__INSTRUCTIONS FOR THE TASK__. Only the lines from the one containing "it lies on." through the one containing "before = set(bpy.data.objects)" are wanted. Give them again exactly, both ends included.
* Start *
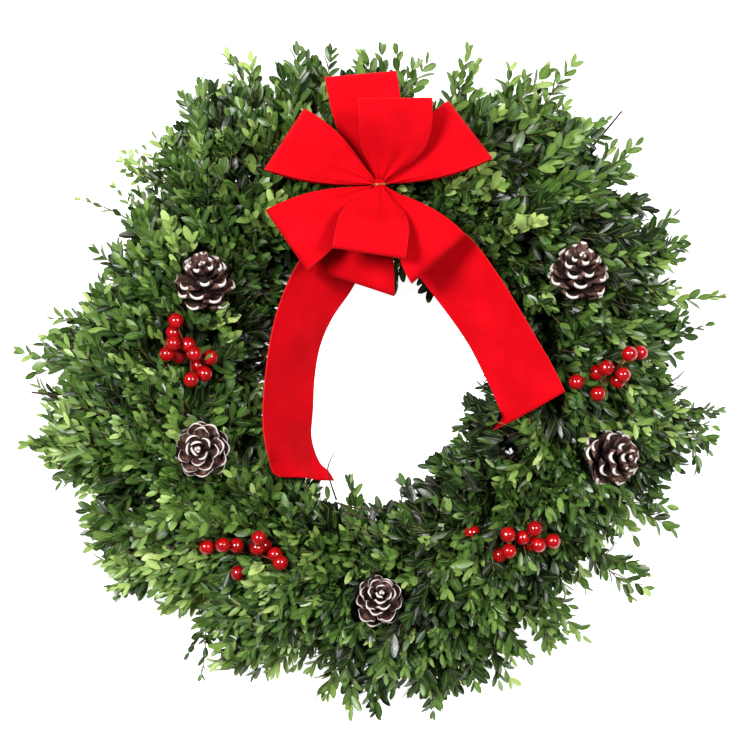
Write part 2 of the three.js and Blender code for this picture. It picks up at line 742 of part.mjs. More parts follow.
function placedSprig(shape, row, middleAngle, lane, draws, [lift, yaw, size]) {
  const angle = middleAngle + lane;
  const outwardLean = row.inner ? -1 : 1;
  const rise = row.rise + outwardLean * lift + 5 * draws.rise;
  const along = polar(angle, Math.cos(degrees(rise)), Math.sin(degrees(rise)));
  const across = polar(angle + 90, 1, 0);
  const face = along.clone().cross(across);
  const frame = new THREE.Matrix4().makeBasis(along, across, face);
  const length = shape.length * size;
  const pairs = size < 0.75 ? shape.pairs - 1 : shape.pairs;
  const blade = sprigBlade({ ...shape, length, pairs, leaf: shape.leaf * Math.sqrt(size) });
  blade.rotateX(degrees(SHINGLE_ROLL + 4 * draws.roll));
  blade.rotateZ(degrees(yaw + 5 * draws.yaw));
  blade.applyMatrix4(frame);
  const root = polar(angle, row.root[0], row.root[1]);
  blade.translate(root.x, root.y, root.z);
  return bendIntoWedge(blade, middleAngle);
}

// A sprig is turned, lowered or shortened until it is clear of what lies on the foliage.
function settledSprig(row, bunchIndex, middleAngle, lane, random) {
  const draws = { roll: 2 * random() - 1, yaw: 2 * random() - 1, rise: 2 * random() - 1 };
  const shape = {
    length: sprigLength(row, bunchIndex, random()),
    pairs: row.pairs,
    leaf: row.leaf,
    droop: 0.1 + 0.14 * random(),
    cup: 0.12 + 0.2 * random(),
  };
  for (const settling of SETTLING) {
    const sprig = placedSprig(shape, row, middleAngle, lane, draws, settling);
    if (!meetsObstacle(sprig)) return sprig;
  }
  return null;
}

// An angle from a bunch's middle, from -180 to 180 degrees.
function angleFrom(middleAngle, x, y) {
  const angle = Math.atan2(y, x) * THREE.MathUtils.RAD2DEG;
  return THREE.MathUtils.euclideanModulo(angle - middleAngle + 180, 360) - 180;
}

function bunchHoles(middleAngle) {
  return holes.filter(({ x, y }) => Math.abs(angleFrom(middleAngle, x, y)) < BUNCH_ANGLE / 2);
}

function bunch(index) {
  const middleAngle = 90 - index * BUNCH_ANGLE;
  const random = randomSource(101 + index);
  let body = solidOf(bunchCore(middleAngle));
  for (const row of ROWS) {
    for (const lane of row.lanes) {
      const sprig = settledSprig(row, index, middleAngle, lane, random);
      if (sprig) body = body.add(solidOf(sprig));
    }
  }
  for (const { x, y, bottom, thickness } of bunchHoles(middleAngle)) {
    const radius = thickness / 2 + FIT_GAP;
    const depth = HOLE_TOP - bottom;
    const bore = new THREE.CylinderGeometry(radius, radius, depth, 6);
    bore.rotateX(Math.PI / 2);
    bore.translate(x, y, bottom - FIT_GAP + depth / 2);
    body = body.subtract(solidOf(bore));
  }
  return geometryOf(largestBody(body));
}

for (let index = 0; index < BUNCH_REACH.length; index++) {
  addPiece(`bunch_${String(index + 1).padStart(2, '0')}`, bunch(index), leafMaterial);
}

// The part's origin is the middle of the wreath's box, on the surface that it lies on.
const box = new THREE.Box3().setFromObject(wreath, true);
const middle = box.getCenter(new THREE.Vector3());
wreath.position.set(-middle.x, -middle.y, -box.min.z);

const part = new THREE.Group();
part.add(wreath);

export default part;
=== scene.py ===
"""A boxwood wreath with pine cones, berry picks and a velvet bow, lying face up, seen from straight above.

Lengths are in millimetres from the ring's centre until Batch.build() turns them into the frame's metres.
Those of materials, floor, lights and camera are in metres.
"""

import math

import bpy
import numpy as np
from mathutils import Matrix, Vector


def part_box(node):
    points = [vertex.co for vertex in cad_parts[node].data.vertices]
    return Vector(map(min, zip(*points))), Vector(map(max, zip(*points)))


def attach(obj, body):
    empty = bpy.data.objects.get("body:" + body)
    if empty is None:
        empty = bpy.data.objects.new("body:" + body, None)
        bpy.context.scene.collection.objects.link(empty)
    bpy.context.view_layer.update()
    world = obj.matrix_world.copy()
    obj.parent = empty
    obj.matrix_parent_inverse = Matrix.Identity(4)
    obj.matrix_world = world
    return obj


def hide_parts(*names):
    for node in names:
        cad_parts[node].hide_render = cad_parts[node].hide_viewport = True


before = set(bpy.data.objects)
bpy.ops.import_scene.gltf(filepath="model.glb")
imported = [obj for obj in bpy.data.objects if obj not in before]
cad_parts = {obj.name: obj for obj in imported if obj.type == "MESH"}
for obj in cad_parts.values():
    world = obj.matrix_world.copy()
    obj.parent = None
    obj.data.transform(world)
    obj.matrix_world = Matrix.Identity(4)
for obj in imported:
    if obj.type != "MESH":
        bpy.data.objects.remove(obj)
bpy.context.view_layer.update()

CENTRE = np.mean(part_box("wire_ring"), axis=0) * [1, 1, 0]
UP = np.array([0.0, 0.0, 1.0])


def unit(v):
    v = np.asarray(v, float)
    return v / np.maximum(np.linalg.norm(v, axis=-1, keepdims=True), 1e-9)


def rows_of(*columns):
    """Rows of numbers from columns, where single numbers fill a column."""
    return np.stack(np.broadcast_arrays(*columns), axis=-1)


def polar(angle, radius, height):
    a = np.radians(angle)
    return rows_of(radius * np.cos(a), radius * np.sin(a), height)


def heading(angle):
    return polar(angle, 1.0, 0.0)


def without(v, direction):
    """The part of each vector that is square to a direction."""
    return v - direction * (v * direction).sum(-1, keepdims=True)


def ease(low, high, x):
    t = np.clip((np.asarray(x, float) - low) / (high - low), 0, 1)
    return t * t * (3 - 2 * t)


def spline(rows, count):
    """A smooth curve through rows of numbers, at count even steps of the row number."""
    rows = np.asarray(rows, float)
    padded = np.vstack([2 * rows[0] - rows[1], rows, 2 * rows[-1] - rows[-2]])
    at = np.linspace(0, len(rows) - 1, count)
    i = np.minimum(at.astype(int), len(rows) - 2)
    t = (at - i)[:, None]
    a, b, c, d = padded[i], padded[i + 1], padded[i + 2], padded[i + 3]
    return 0.5 * (2 * b + (c - a) * t + (2 * a - 5 * b + 4 * c - d) * t**2 + (3 * b - a - 3 * c + d) * t**3)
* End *
__ANSWER FOR THE TASK__.
// The part's origin is the middle of the wreath's box, on the surface that it lies on.
const box = new THREE.Box3().setFromObject(wreath, true);
const middle = box.getCenter(new THREE.Vector3());
wreath.position.set(-middle.x, -middle.y, -box.min.z);

const part = new THREE.Group();
part.add(wreath);

export default part;
=== scene.py ===
"""A boxwood wreath with pine cones, berry picks and a velvet bow, lying face up, seen from straight above.

Lengths are in millimetres from the ring's centre until Batch.build() turns them into the frame's metres.
Those of materials, floor, lights and camera are in metres.
"""

import math

import bpy
import numpy as np
from mathutils import Matrix, Vector


def part_box(node):
    points = [vertex.co for vertex in cad_parts[node].data.vertices]
    return Vector(map(min, zip(*points))), Vector(map(max, zip(*points)))


def attach(obj, body):
    empty = bpy.data.objects.get("body:" + body)
    if empty is None:
        empty = bpy.data.objects.new("body:" + body, None)
        bpy.context.scene.collection.objects.link(empty)
    bpy.context.view_layer.update()
    world = obj.matrix_world.copy()
    obj.parent = empty
    obj.matrix_parent_inverse = Matrix.Identity(4)
    obj.matrix_world = world
    return obj


def hide_parts(*names):
    for node in names:
        cad_parts[node].hide_render = cad_parts[node].hide_viewport = True


before = set(bpy.data.objects)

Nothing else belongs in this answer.